Affiche du CHP – Parti Républicain du Peuple (1930). « L’ancien alphabet était très difficile. Le nouvel alphabet a rendu la lecture et l’écriture plus faciles. Après la réforme, les écoles se sont multipliées. Les Écoles de la Nation se sont ouverts : jeunes et vieux, tout le monde apprend à lire. »

Pourquoi la réforme arrive t-elle en 1928 ?

La réforme intervient à un moment où la prise de contrôle des rouages de l’État par les kémalistes est achevée. Depuis 1925, la liberté d’expression est beaucoup plus restreinte ; le régime de parti unique prend racine. La réforme de l’alphabet est une réforme beaucoup plus importante que toutes celles qui ont été menées auparavant car c’est une réforme qui marque la prise de position du pouvoir kémaliste non seulement sur la culture et le savoir, mais même sur la cognition. L’alphabet ne définit pas seulement la lecture mais même la manière dont on voit le monde.

Quels étaient les objectifs du processus de réforme ? L’alphabétisation ?

Oui, c’est exact et c’est très important. Les kémalistes sont influencés par une mentalité de missionnaires : «Nous allons apporter la connaissance, le progrès, les lumières». Il serait tentant de caractériser cet état d’esprit comme colonial mais il faut bien voir que c’est la même attitude qu’a eue la République Française envers ses paysans, dans une logique assez classique de construction nationale.

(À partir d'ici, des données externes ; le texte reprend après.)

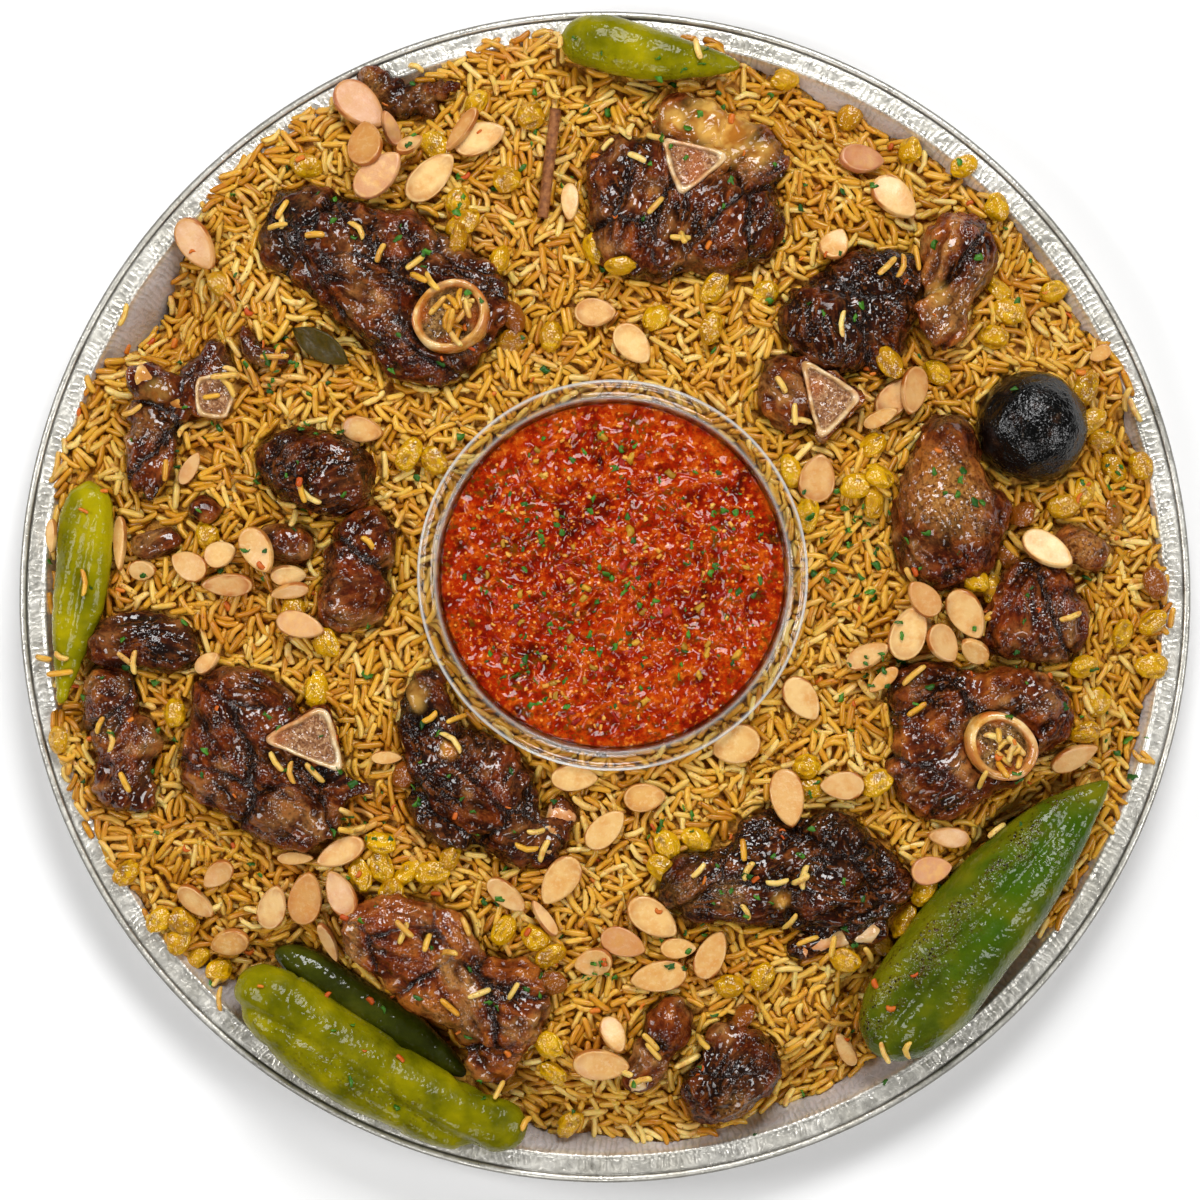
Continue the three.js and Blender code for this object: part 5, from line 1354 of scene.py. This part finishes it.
def lay_scraps(name, spots, heights, seed, size, material, slot, shape=fleck_shape, lift=0.35):
    """Small scraps lying on whatever the height map holds."""
    rng = random(seed)
    parts = []
    for x, y in spots:
        length = rng.uniform(*size)
        scrap, faces = shape(length, length * rng.uniform(0.35, 0.8), rng)
        turn = rng.random() * 2 * math.pi
        up = tilted(heights, x, y) + 0.25 * rng.standard_normal(3)
        centre = np.array([x, y, heights[cells(x, y)] + lift])
        placed = turned_to(scrap, centre, [math.cos(turn), math.sin(turn), 0], up)
        parts.append((placed, faces, {"shade": rng.random()}))
    add_piece(name, joined(parts), material, slot)


def round_places(rng, count, least, most, reach):
    """Places in a round area, between two shares of it."""
    angle, away = rng.random(count) * 2 * math.pi, np.sqrt(rng.uniform(least, most, count)) * reach
    return np.stack([away * np.cos(angle), away * np.sin(angle)], -1)


def make_garnish(heights):
    """Parsley and carrot all over the plate, and herbs, seeds and diced vegetables in the sauce."""
    rng = random(21)
    spots = [rng.normal((x, y), spread, (count, 2)) for x, y, spread, count in PARSLEY_CLUSTERS]
    spots = np.concatenate([*spots, round_places(rng, 170, 0.12, 0.92, TRAY.radius)])
    spots = [spot for spot in spots if from_tub(*spot) > TUB_RADIUS + 2 and np.hypot(*spot) < EDIBLE_REACH]
    parsley = leaf_material("parsley", (24, 72, 8), (78, 140, 28))
    lay_scraps("parsley", spots, heights, 22, (2.0, 5.0), parsley, "leaf")

    spots = np.concatenate([round_places(random(23), 110, 0.14, 0.86, TRAY.radius), CARROT])
    spots = [spot for spot in spots if from_tub(*spot) > TUB_RADIUS + 2]
    carrot = leaf_material("carrot", (186, 70, 4), (222, 128, 30))
    lay_scraps("carrot", spots, heights, 24, (1.8, 4.4), carrot, "rice", shred_shape, 0.1)

    seed = leaf_material("sauce_seed", (214, 130, 30), (240, 186, 84))
    dice = leaf_material("sauce_dice", (150, 104, 10), (222, 162, 40))
    red = leaf_material("sauce_tomato", (132, 8, 0), (190, 40, 4))
    rng = random(31)
    for number, (name, count, size, material, shape, lift) in enumerate((
            ("herbs", 170, (1.5, 4.5), parsley, fleck_shape, 0.1), ("seeds", 80, (1.4, 2.6), seed, seed_shape, 0.0),
            ("dice", 46, (2.2, 4.4), dice, seed_shape, -0.1), ("tomato", 60, (3.0, 7.0), red, fleck_shape, 0.0))):
        spots = round_places(rng, count, 0, 1, 60) + [TUB_X, TUB_Y]
        lay_scraps("sauce_" + name, spots, heights, 32 + number, size, material, "sauce", shape, lift)


# Whole spices


def make_cinnamon():
    """A thin quill of rolled bark along the CAD stick."""
    centre, along, _, (spread, _, _) = laid_along("cinnamon_stick")
    length, radius, wall, steps = np.ptp(spread), 2.45, 0.5, 34
    up = np.cross(along, np.cross([0, 0, 1], along))
    share = np.linspace(0, 1, 26)
    angle, reach = np.radians(-40 + 610 * share), radius * (0.42 + 0.58 * share)
    outline = np.stack([reach * np.cos(angle), reach * np.sin(angle)], -1)
    inward = outline * (1 - wall / np.maximum(np.linalg.norm(outline, axis=1), 0.9))[:, None]
    section = np.concatenate([outline, inward[::-1]])
    count, rings = len(section), []
    for at in np.linspace(-length / 2, length / 2, steps):
        station = np.full(count, at)
        wobble = 1 + 0.05 * noise(np.column_stack([section * 2, station]), 7, 61)
        rings.append(np.column_stack([station, section * wobble[:, None]]))
    i = np.arange(count // 2 - 1)
    end = np.stack([i, i + 1, count - 2 - i, count - 1 - i], -1)
    quads = np.concatenate([sweep_faces(steps, count), end, end[:, ::-1] + (steps - 1) * count])
    shape = turned_to(np.concatenate(rings), centre, along, up), triangles(quads)[:, ::-1]
    paint = Paint("cinnamon_bark", Specular_IOR_Level=0.3)
    grain = paint.noise(2.5, 4, 0.65)
    paint.colour = paint.ramp(grain, (0.3, 92, 50, 24), (0.5, 140, 84, 42), (0.7, 172, 116, 66))
    normal = paint.bump(paint.noise(0.7, 3), 0.25, paint.bump(grain, 0.4))
    material = paint.finish(paint.span(grain, 0.3, 0.7, 0.45, 0.75), normal)
    add_piece("cinnamon_quill", shape, material, "cinnamon", "cinnamon_stick")


def make_bay_leaf():
    """A thin leaf, pointed at both ends, with a midrib, over the CAD leaf."""
    centre, along, up, (spread, across, _) = laid_along("bay_leaf")
    columns, rows = 28, 11
    u, v = np.meshgrid(np.linspace(-1, 1, columns), np.linspace(-1, 1, rows))
    x = u * np.ptp(spread) / 2
    y = v * np.ptp(across) / 2 * np.maximum(1 - np.abs(u) ** 2.2, 0.03)
    z = 0.9 * np.sin(u * 4) + 0.9 * np.abs(v) ** 1.5 - 0.35 * bell(v, 0, 0.12) + 0.3 * np.cos(v * 5 + u * 9)
    places, faces = leaf_solid(np.stack([x, y, z], -1).reshape(-1, 3), columns, rows, 0.2)
    shape = turned_to(places, centre, along, up), faces, {"shade": 0.5}
    add_piece("bay_leaf_blade", shape, leaf_material("bay", (40, 34, 4), (84, 68, 10), 0.15), "leaf", "bay_leaf")


# Stage

FLOOR_SIZE = 6000
# Place, size and power of the lamps, in metres and watts
LAMPS = {"key": ((0.2, 1.15, 1.35), 0.75, 23.5), "left": ((-1.2, 0.1, 1.1), 0.6, 11),
         "right": ((1.2, -0.4, 1.1), 0.6, 9.5), "near": ((-0.2, -1.3, 1.2), 0.6, 7)}


def make_stage():
    corners = [(-1, -1), (1, -1), (1, 1), (-1, 1)]
    floor = add_mesh("floor", [(x * FLOOR_SIZE, y * FLOOR_SIZE, -0.05) for x, y in corners], [[0, 1, 2, 3]],
                     smooth=False)
    paint = Paint("floor_paint", Roughness=0.9, Specular_IOR_Level=0.1, Base_Color=(0.95, 0.95, 0.95, 1))
    floor.data.materials.append(paint.material)
    world = bpy.data.worlds.new("studio")
    world.use_nodes = True
    background = world.node_tree.nodes["Background"]
    background.inputs["Color"].default_value = (1.0, 0.98, 0.95, 1)
    background.inputs["Strength"].default_value = 0.09
    bpy.context.scene.world = world
    for name, (place, size, power) in LAMPS.items():
        lamp = bpy.data.lights.new(name, "AREA")
        lamp.shape = "SQUARE"
        lamp.size = size
        lamp.energy = power
        obj = bpy.data.objects.new(name, lamp)
        obj.location = place
        obj.rotation_euler = (-Vector(place)).to_track_quat("-Z", "Y").to_euler()
        bpy.context.scene.collection.objects.link(obj)


def make_camera():
    """Straight down over the middle of the photograph, which takes in 1200 pixels at the rim's height."""
    camera = bpy.data.cameras.new("camera")
    x = (PHOTO_SIZE / 2 - PHOTO_CENTRE[0]) * MM_PER_PIXEL
    y = (PHOTO_CENTRE[1] - PHOTO_SIZE / 2) * MM_PER_PIXEL
    half_width = PHOTO_SIZE / 2 * MM_PER_PIXEL
    camera.sensor_width = 36
    camera.lens = camera.sensor_width / 2 * (CAMERA_HEIGHT - TRAY.bead_height) / half_width
    camera.clip_start, camera.clip_end = 0.1, 20
    obj = bpy.data.objects.new("camera", camera)
    obj.location = (x * MM, y * MM, CAMERA_HEIGHT * MM)
    bpy.context.scene.collection.objects.link(obj)
    bpy.context.scene.camera = obj


# Putting the plate together

CORE_SEGMENTS = 480
CORE_TOP_RINGS = 62
CORE_DEPTH = 4.0  # how far the core lies under the level that the loose grains reach


def tray_surface():
    """Height of the tray's upper side all over the grid."""
    slope = np.clip((np.hypot(GRID_X, GRID_Y) - TRAY.base) / (TRAY.wall_top - TRAY.base), 0, 1)
    return TRAY.sheet + (TRAY.band_height - TRAY.sheet) * slope


def make_core(floor, known):
    """The rice under the loose grains: a ring of relief from the tub's wall to the tray's wall."""
    angle = circle(CORE_SEGMENTS)
    east, north = np.cos(angle)[:, None], np.sin(angle)[:, None]
    reach = np.arange(TUB_RADIUS, HALF, 0.5)
    there = known[cells(TUB_X + reach * east, TUB_Y + reach * north)]
    outer = reach[len(reach) - 1 - np.argmax(there[:, ::-1], axis=1)]
    outer = np.convolve(np.concatenate([outer[-3:], outer, outer[:3]]), np.full(7, 1 / 7), "valid")
    ahead = TUB_X * east[:, 0] + TUB_Y * north[:, 0]
    wall = np.sqrt(ahead**2 + (TRAY.wall_top - 1) ** 2 - TUB_X**2 - TUB_Y**2) - ahead
    inner = tub_wall_radius(SAUCE_TOP) + 0.6
    radius = inner + (np.minimum(outer, wall)[:, None] - inner) * np.linspace(0, 1, CORE_TOP_RINGS)
    x, y = TUB_X + radius * east, TUB_Y + radius * north
    z = floor[cells(x, y)]
    scale = np.minimum((TRAY.base - 2) / np.hypot(x[:, -1], y[:, -1]), 1)
    x = np.column_stack([x, x[:, -1] * scale, TUB_X + (TUB_FOOT + 1.2) * east[:, 0]])
    y = np.column_stack([y, y[:, -1] * scale, TUB_Y + (TUB_FOOT + 1.2) * north[:, 0]])
    z = np.column_stack([z, np.full((CORE_SEGMENTS, 2), TRAY.sheet + 0.5)])
    index = np.arange(x.size).reshape(x.shape)
    ahead = np.roll(index, -1, 0)
    quads = np.stack([index, np.roll(index, -1, 1), np.roll(ahead, -1, 1), ahead], -1).reshape(-1, 4)
    # painted shade: the core is painted a darker gold than the grains, as rice seen in the shaded gaps between them
    paint = Paint("rice_core_paint", Roughness=0.55, Specular_IOR_Level=0.3)
    paint.colour = paint.ramp(paint.noise(3.0, 3, 0.6), (0.35, 150, 92, 18), (0.5, 196, 134, 40),
                              (0.65, 222, 166, 66))
    material = paint.finish(None, paint.bump(paint.noise(2.4, 3, 0.6), 1.6))
    add_piece("rice_core", (np.stack([x, y, z], -1).reshape(-1, 3), triangles(quads)), material, "rice", "rice")


def piece_heights(solid):
    """Height of the meat, bones, peppers and lime where they are, with pinholes closed."""
    pieces = height_map(NOWHERE)
    for places in solid:
        stamp(pieces, places)
    around = np.max([shifted(pieces, *move) for move in AROUND], 0)
    close = np.sum([shifted(pieces > NOWHERE, *move) for move in AROUND], 0) >= 5
    return np.where((pieces == NOWHERE) & close, around, pieces)


def lay_rice(solid, sauce):
    """The core, the bed of grains under overhanging meat and the heap. Returns the heights of it all."""
    pieces = piece_heights(solid)
    covered = pieces > NOWHERE
    raw = node_heights("rice")
    known = raw > TRAY.sheet + 2
    smooth = blurred_where(raw, known & ~covered, 7)
    smooth = np.where(smooth > NOWHERE, smooth, blurred_where(raw, known, 7))
    near_meat = blurred(widened(covered, 5).astype(float), 5)
    beside = blurred_where(smooth, known, 3)
    target = np.where(widened(known, 2.5), beside + 2.0 * np.clip(near_meat, 0, 1), NOWHERE)
    relief = layered(flat(GRID_X.ravel(), GRID_Y.ravel()), 5, 2, 3).reshape(SIDE, SIDE)
    tray_top = tray_surface()
    floor = np.where(known, np.maximum(target - CORE_DEPTH + 0.8 * relief, tray_top + 0.3), tray_top)
    make_core(floor, known)

    under = height_map(NOWHERE)
    for places in solid:
        stamp(under, places * [1, 1, -1])
    under = np.where(under > NOWHERE, -under, SKY)
    open_below = known & covered & (under > floor + 2.5) & widened(~covered, 8)
    bed = Heap(np.where(widened(open_below, 3), floor + 4, NOWHERE), floor, height_map(NOWHERE), under + 2)
    bed.pour(random(8), BED_LAYERS)

    thin = node_heights("cinnamon_stick", "bay_leaf", *[name for name in NODES if name.startswith("almond_")])
    ceiling = np.where(thin > NOWHERE, thin - 4.0, SKY)
    heap = Heap(target, np.maximum(bed.heights, pieces), pieces, ceiling)
    heap.grains += bed.grains
    stamp(heap.heights, sauce)
    rng = random(5)
    heap.pour(rng, HEAP_LAYERS)
    poured = heap.count()
    for x, y, spread, count in STRAYS:
        at = rng.normal((x, y), spread * 1.4 if spread > 4 else spread, (count, 2))
        heap.drop(rng, at[np.hypot(*at.T) < EDIBLE_REACH])

    laid = np.concatenate(heap.grains)
    kinds = random(6).random(len(laid))
    kinds[poured:] = 0.35 + 0.34 * kinds[poured:]
    low = 0.0
    for name, (share, *colours) in RICE_KINDS.items():
        shape = grain_meshes(laid[(kinds >= low) & (kinds < low + share)], random(len(name)))
        add_piece("rice_" + name, shape, rice_material("rice_" + name, *colours), "rice")
        low += share
    return heap.heights


def main():
    make_tray()
    make_tub()
    sauce = make_sauce()
    find_bone_tops()
    heights = lay_rice(make_meat() + make_bones() + make_peppers() + [make_lime()], sauce)
    make_raisins(heights)
    make_almonds(heights)
    make_garnish(heights)
    make_cinnamon()
    make_bay_leaf()
    make_stage()
    make_camera()


bpy.context.scene.view_settings.view_transform = "Standard"
main()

A un niveau plus général, j’ai recensé trois objectifs : d’abord la nationalisation, imposer un alphabet standardisé à une société que l’on s’efforce d’homogénéiser. Deuxièmement, la rationalisation, il faut rendre plus simple le maniement de l’écriture, c’est pourquoi le nouvel alphabet est phonétique. Un son est égal à une lettre et réciproquement. Il s’agit de faciliter l’apprentissage de la lecture et de l’écriture, ainsi que le travail typographique. Troisièmement, la création d’un instrument de domination symbolique : les kémalistes s’arrogent le monopole de la définition légitime de la « graphie droite » (l’orthographe), à la place des élites intellectuelles traditionnelles. Concrètement, au village, celui qui va dominer n’est plus l’imam ou le hodja mais l’instituteur formé par le régime.